La mondialisation en quête de légitimité

La mondialisation qu'Alain Minc qualifiait naguère d'« heureuse » n'est plus ce qu'elle était. L'actualité nous le rappelle tous les jours : le vaste mouvement d'ouverture des frontières et des marchés qui a tant fait pour disséminer une prospérité jadis concentrée dans les pays développés est confronté à des résistances de plus en plus difficile à surmonter.

Il y a d'abord eu le Brexit. Le résultat du référendum de la fin juin a montré qu'un peuple pourtant à priori aussi pragmatique et ouvert sur le monde que les Britanniques pouvait aller contre ses propres intérêts et s'enfermer dans une logique de repli sur soi. Qu'en sera-t-il d'autres Européens culturellement moins acquis aux mérites du libre-échange ? L'Allemagne et la France votent en 2017. Rien ne dit que la politique européenne ne subira pas un choc profond.

 L'autre pilier de ce monde anglo-saxon, qui, avec Margaret Thatcher et Ronald Reagan, nous avait apporté dans les années 1980 le libéralisme dans lequel nous avons si longtemps baigné, ne se porte pas mieux.

 L'incroyable performance du candidat Donald Trump est un signe que les temps changent. Depuis sa remontée dans les sondages en septembre, une victoire du Républicain dans la course à la Maison Blanche n'est plus impossible et chacun doit s'y préparer.

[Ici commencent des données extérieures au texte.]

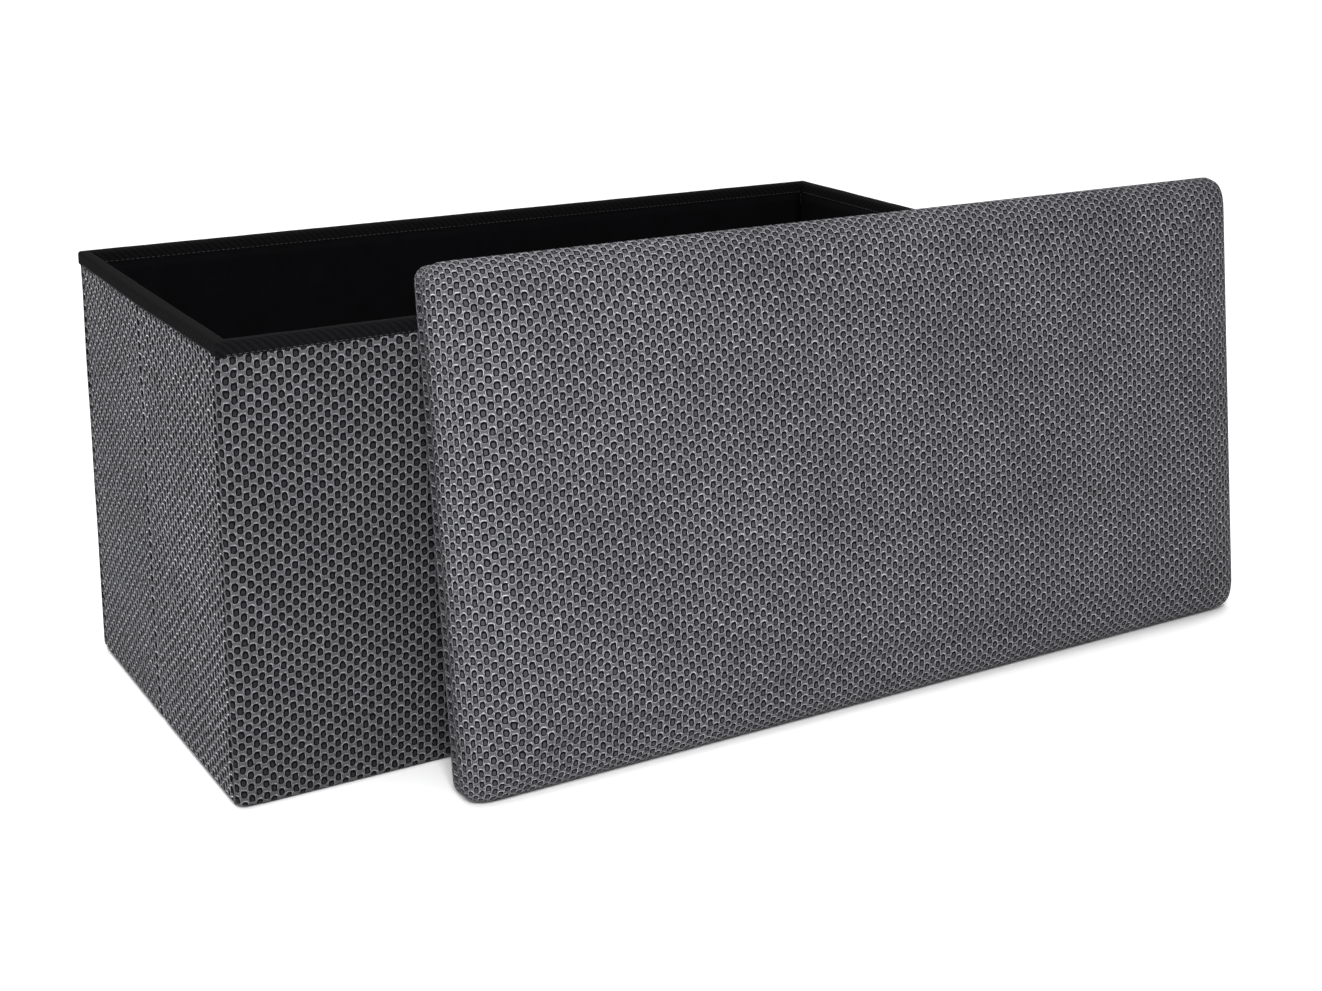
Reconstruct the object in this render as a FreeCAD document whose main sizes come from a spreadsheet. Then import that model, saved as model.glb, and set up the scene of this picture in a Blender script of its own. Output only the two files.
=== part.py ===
import FreeCAD, Part
import Sketcher
import math
import os

# Folding storage bench: a fabric covered box of hinged wall panels, a drop-in base that lifts on a
# tape hinge, and a loose padded lid that leans on the front wall. Millimetres, +Z up, +X along the
# bench, -Y to the front. The origin is the middle of the box's underside.

doc = FreeCAD.newDocument("storage_bench")

# Driving dimensions: alias, value, what it is.
DIMENSIONS = [
    ("box_length", 710, "outside length of the box"),
    ("box_depth", 330, "outside depth of the box"),
    ("box_height", 340, "floor to the top of the rim binding"),
    ("cover_thickness", 2.5, "mesh fabric on the outside of a wall"),
    ("board_thickness", 4.5, "stiff board inside a wall"),
    ("lining_thickness", 2, "non-woven lining on the inside of a wall"),
    ("rim_height", 11.5, "height of the binding that caps a wall"),
    ("rim_cap", 1.5, "binding over the top edge of a board"),
    ("wall_foot", 6.5, "height of the lower edges of the boards"),
    ("fold_gap", 0.25, "half of the slit between the two halves of an end wall"),
    ("corner_gap", 0.5, "slit between an end wall and a long wall"),
    ("sheet_thickness", 0.8, "soft sheet sewn across the underside"),
    ("base_lift", 0.9, "height of the underside of the base panel"),
    ("base_thickness", 4.2, "base panel with its wrapping"),
    ("base_clearance", 2, "slit all round the base panel"),
    ("wrap_thickness", 0.6, "wrapping on each face of the base board"),
    ("tab_width", 25, "ribbon that the base is lifted by"),
    ("tab_length", 55, "length of the ribbon on the base"),
    ("ribbon_thickness", 0.8, "thickness of the ribbon"),
    ("tape_length", 640, "tape hinge along the back of the base"),
    ("tape_leg", 24, "width of each leg of the tape hinge"),
    ("tape_thickness", 0.6, "thickness of the tape"),
    ("lid_length", 760, "outside length of the lid"),
    ("lid_depth", 380, "outside depth of the lid"),
    ("lid_thickness", 40, "underside of the cover to the top of the padding"),
    ("lid_skin", 2.5, "mesh fabric round the lid"),
    ("lid_flange", 1.5, "cover fabric turned under the board"),
    ("lid_turn_under", 30, "width of the turned-under fabric"),
    ("lid_board_thickness", 10, "board under the foam"),
    ("lid_corner_radius", 20, "corners of the lid in plan"),
    ("lid_edge_radius", 15, "padded edge round the top of the lid"),
    ("dust_cover_inset", 12, "lid's edge to the edge of its dust cover"),
    ("dust_cover_thickness", 1, "non-woven dust cover under the lid"),
    ("staple_inset", 17, "lid's edge to a row of staples"),
    ("staple_pitch", 44, "spacing of the staples"),
    ("staple_crown", 10, "length of a staple's crown"),
    ("staple_wire", 0.6, "staple wire, across and high"),
    ("lid_start", -213, "left end of the lid, along the bench"),
    ("lid_tilt", 8.2, "lean of the lid away from upright, in degrees"),
    ("lid_rest_gap", 2, "rim of the front wall to the plane of the lid's underside"),
]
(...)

Même s'il n'est pas élu le 8 novembre, les idées qu'il porte ne disparaîtront pas et l'on peut parier qu'elles reviendraient sous une autre forme avec tout autant de vigueur dans quatre ans.

 Déjà les grands accords de libération des échanges en gestation dans les zones du Pacifique et de l'Atlantique (TPP et TTIP) sont menacés et remis en question par les deux candidats à l'élection présidentielle américaine.

 La mondialisation, cette vague de fond qui, en seulement vingt-cinq ans, a ramené de 40 % à 10 % la part de la population de la planète vivant dans l'extrême pauvreté, est-elle condamnée ? Il faut espérer que non. Mais ce n'est pas en ignorant les problèmes ou en qualifiant de « populistes » tous ceux qui osent dénoncer les excès de l'ultra-libéralisme que l'on va sauver ce qui peut l'être.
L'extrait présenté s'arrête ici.